21st Century Accidents With Possible Explanations
Not all accidents and disappearances are related to mysterious circumstances, but the number is staggering when you calculate the odds of so many aircraft and ships disappearing in a specific region. In the cases below, crafts and/or bodies were found, or experts posited potential for disappearances.
- October to November, 2003 - A fishing boat with the tragically ironic name of "What's Left" was found capsized on a beach near Cape Canaveral. In an article published in the Orlando Sentinel, human remains found on the boat were believed to be one of the missing boaters, Gary Lisk, 61. Neil Eddleman, 47 and son, Neil Allen Eddleman, 13, were not found. The trio left on October 17 for a day fishing trip that would take them 65 miles southwest of Naples. The wreckage washed up 400 miles away from where they'd launched at Gordon Pass. How the boat in the Gulf of Mexico ended up where it was found in the Atlantic Ocean baffled authorities, who could only speculate the boat may have been caught in the Atlantic Gulf Stream, a slow moving current that travels up the eastern U.S. coast.
- March 23, 2004 - The Ledger reported that a 19-foot fishing boat owned by 40-year-old fishing enthusiast Glenn Jamison left Hudson, Florida around 4 am Sunday, and was scheduled to return that night. The boat was discovered 32 miles west of Egmont Key, Florida, but Jamison was missing.
- June 20, 2005 - A Piper PA- 23 vanished between Treasure Cay, Bahamas and Ft Pierce, Florida with three people aboard. The Aviation Safety Network states two controllers failed to notify the pilot of precipitation within is route. The conclusion is the pilot flew into thunderstorm activity and lost control of the aircraft, crashing into the ocean.
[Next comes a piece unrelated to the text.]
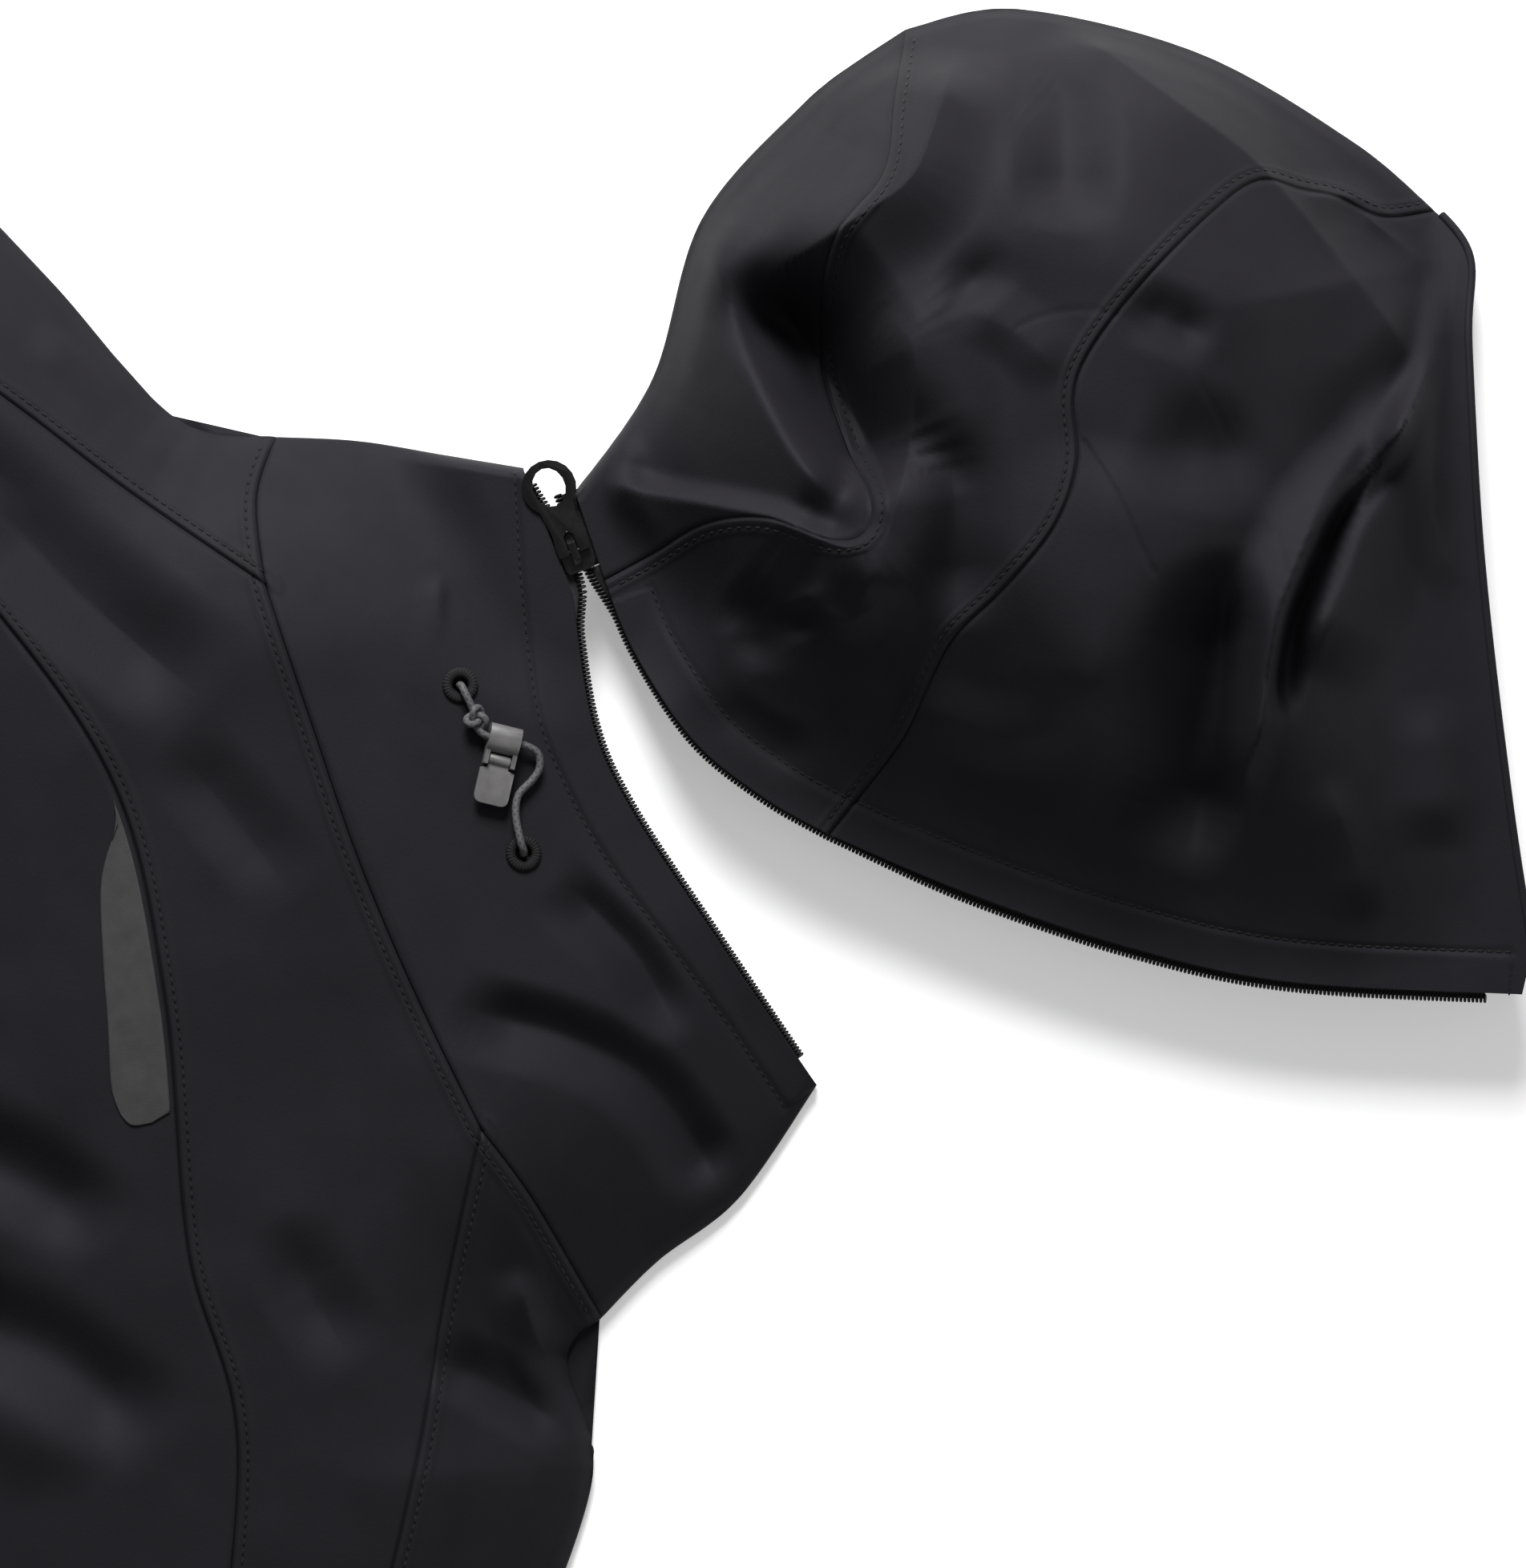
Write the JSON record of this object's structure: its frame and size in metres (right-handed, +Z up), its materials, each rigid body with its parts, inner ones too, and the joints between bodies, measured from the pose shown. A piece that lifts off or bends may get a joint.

Close Calls in the Past 30 Years
In posts appearing on both World Mysteries, a blog dedicated to unsolved mysteries and DiscloseTV, a news hub dedicated to unexplained phenomena, passengers on large, modern aircraft may be counting their blessings as survivors who just escaped being caught in the Triangle's spooky web:
- 1995 - Cary Gordon Trantham had a close call as a pilot of a small, private Piper Warrior when she was returning to her home in the Florida Keys. She'd flown to Ormond Beach to spend the day shopping with her daughter. While flying over the open water at night, she suddenly felt as if a dark blanket had been pulled over her plane. The horizon disappeared, and she couldn't see lights of any kind, just total blackness. She couldn't distinguish between sky and ocean. It was all black. At this point, a pilot can only rely on the plane's instruments to keep it level and at a safe altitude. Unfortunately, the compass was erratic and the panel lights dimmed then became bright and dimmed again. The altitude indicator began to roll, and there was a buzzing sound in her headset. You Bermuda Triangle Survivor. Her story has been featured on the Discovery Channel, The Learning Channel, Syfy network, and National Geographic. Did she experience the mystery of the Bermuda Triangle that other pilots have but didn't survive to tell about it?
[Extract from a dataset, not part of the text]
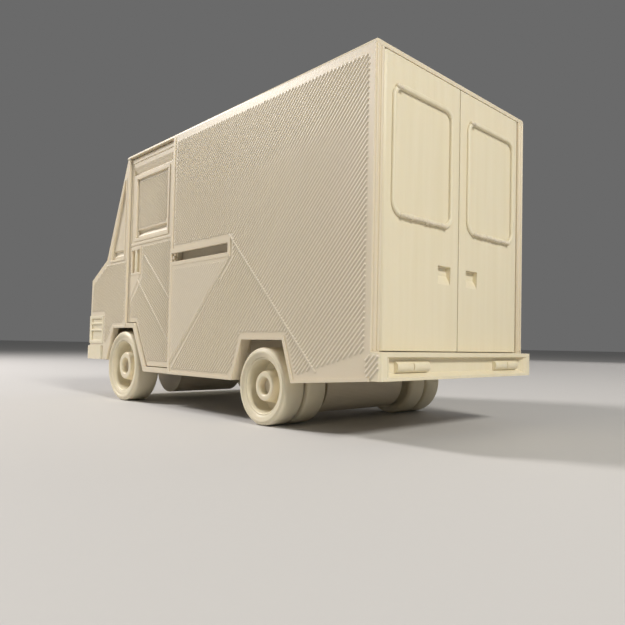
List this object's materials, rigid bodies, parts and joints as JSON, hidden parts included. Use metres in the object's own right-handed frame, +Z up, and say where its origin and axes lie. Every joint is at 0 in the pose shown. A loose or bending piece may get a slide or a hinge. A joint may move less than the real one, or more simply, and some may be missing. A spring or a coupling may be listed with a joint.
{
  "type": "mail delivery truck",
  "caption": "Ivory plastic scale model of a mail step van: box cargo body, sliding cab doors, double rear doors, dual rear wheels and a sloped short nose.",
  "frame": {"origin": "on the ground plane, under the middle of the overall length and width", "axes": "+X forward, +Y to the truck's left, +Z up"},
  "size_m": [0.0784, 0.0312, 0.043],
  "materials": {
    "shell": "printed, fine layer lines, satin",
    "rear_doors": "printed, fine layer lines, satin",
    "cab_doors": "printed, fine layer lines, satin",
    "panes": "printed, fine layer lines, satin",
    "wheels": "printed, fine layer lines, satin",
    "chassis": "printed, fine layer lines, satin",
    "pins": "printed, fine layer lines, satin",
    "trim": "printed, fine layer lines, satin"
  },
  "bodies": {
    "truck": {"axle_caps": "pins", "cab_floor": "chassis", "cab_front": "shell", "cab_side_left": "shell", "cab_side_right": "shell", "cargo_floor": "chassis", "cargo_side_left": "shell", "cargo_side_right": "shell", "door_sill_left": "trim", "door_sill_right": "trim", "entry_step_left": "chassis", "entry_step_right": "chassis", "frame_rail_left": "chassis", "frame_rail_right": "chassis", "front_axle": "chassis", "front_axle_housing": "chassis", "front_bumper": "trim", "grille": "trim", "headlamp_left": "trim", "headlamp_right": "trim", "hinge_pins": "pins", "pocket_liner_left": "chassis", "pocket_liner_right": "chassis", "quarter_pane_left": "panes", "quarter_pane_right": "panes", "rear_axle": "chassis", "rear_axle_housing": "chassis", "rear_bumper": "trim", "rear_sill": "chassis", "roof_panel": "panes", "tail_lamp_left": "trim", "tail_lamp_right": "trim", "windshield_pane": "panes"},
    "rear_door_left_body": {"rear_door_left": "rear_doors", "rear_window_pane_left": "panes", "rear_window_seal_left": "trim"},
    "cab_door_left_body": {"cab_door_left": "cab_doors", "cab_door_pane_left": "panes", "cab_door_handle_left": "trim", "guide_pin_left": "pins"},
    "front_wheel_left": {"front_tyre_left": "wheels", "front_rim_left": "wheels"},
    "rear_wheels_left": {"rear_outer_tyre_left": "wheels", "rear_inner_tyre_left": "wheels", "rear_rim_left": "wheels"},
    "rear_door_right_body": {"rear_door_right": "rear_doors", "rear_window_pane_right": "panes", "rear_window_seal_right": "trim"},
    "cab_door_right_body": {"cab_door_right": "cab_doors", "cab_door_pane_right": "panes", "cab_door_handle_right": "trim", "guide_pin_right": "pins"},
    "front_wheel_right": {"front_tyre_right": "wheels", "front_rim_right": "wheels"},
    "rear_wheels_right": {"rear_outer_tyre_right": "wheels", "rear_inner_tyre_right": "wheels", "rear_rim_right": "wheels"}
  },
  "joints": [
    {"name": "rear_door_left_hinge", "type": "hinge", "parent": "truck", "child": "rear_door_left_body", "pos_m": [-0.03723, 0.01354, 0.026], "axis": [0, 0, -1], "range_deg": [0, 90]},
    {"name": "cab_door_left_slide", "type": "slide", "parent": "truck", "child": "cab_door_left_body", "axis": [-1, 0, 0], "range_m": [0, 0.015]},
    {"name": "front_wheel_left_spin", "type": "hinge", "parent": "truck", "child": "front_wheel_left", "pos_m": [0.02268, 0.0133, 0.00605], "axis": [0, 1, 0], "continuous": true},
    {"name": "rear_wheels_left_spin", "type": "hinge", "parent": "truck", "child": "rear_wheels_left", "pos_m": [-0.01862, 0.012, 0.00495], "axis": [0, 1, 0], "continuous": true},
    {"name": "rear_door_right_hinge", "type": "hinge", "parent": "truck", "child": "rear_door_right_body", "pos_m": [-0.03723, -0.01354, 0.026], "axis": [0, 0, 1], "range_deg": [0, 90]},
    {"name": "cab_door_right_slide", "type": "slide", "parent": "truck", "child": "cab_door_right_body", "axis": [-1, 0, 0], "range_m": [0, 0.015]},
    {"name": "front_wheel_right_spin", "type": "hinge", "parent": "truck", "child": "front_wheel_right", "pos_m": [0.02268, -0.0133, 0.00605], "axis": [0, 1, 0], "continuous": true},
    {"name": "rear_wheels_right_spin", "type": "hinge", "parent": "truck", "child": "rear_wheels_right", "pos_m": [-0.01862, -0.012, 0.00495], "axis": [0, 1, 0], "continuous": true}
  ]
}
- March 26, 2001 - World Mysteries explains that ComAir flight 5054 shook up passengers on a flight from Nassau to Orlando when the plane began rolling from side to side and went into a deep dive. The plane managed to land safely in West Palm Beach but sustained serious damage to key tail components. Problems began when ice started to cover the windshield, the right engine, and the right wing. Although the crew reacted quickly by turning the plane's anti-icing system on to high, the plane began to roll and then dive. Important flight instruments also began to fail at this time. This example could explain some of the mysterious disappearances over the Bermuda Triangle.
The Mystery Remains
The history of the Bermuda Triangle is a trail of unsolved disappearances. Theories about why ships and planes go missing in this region are numerous with the latest explanation of underwater craters releasing methane gas buildup. With no ongoing database, it's difficult to know if the mysterious activity in the Bermuda Triangle is waning or simply not being documented.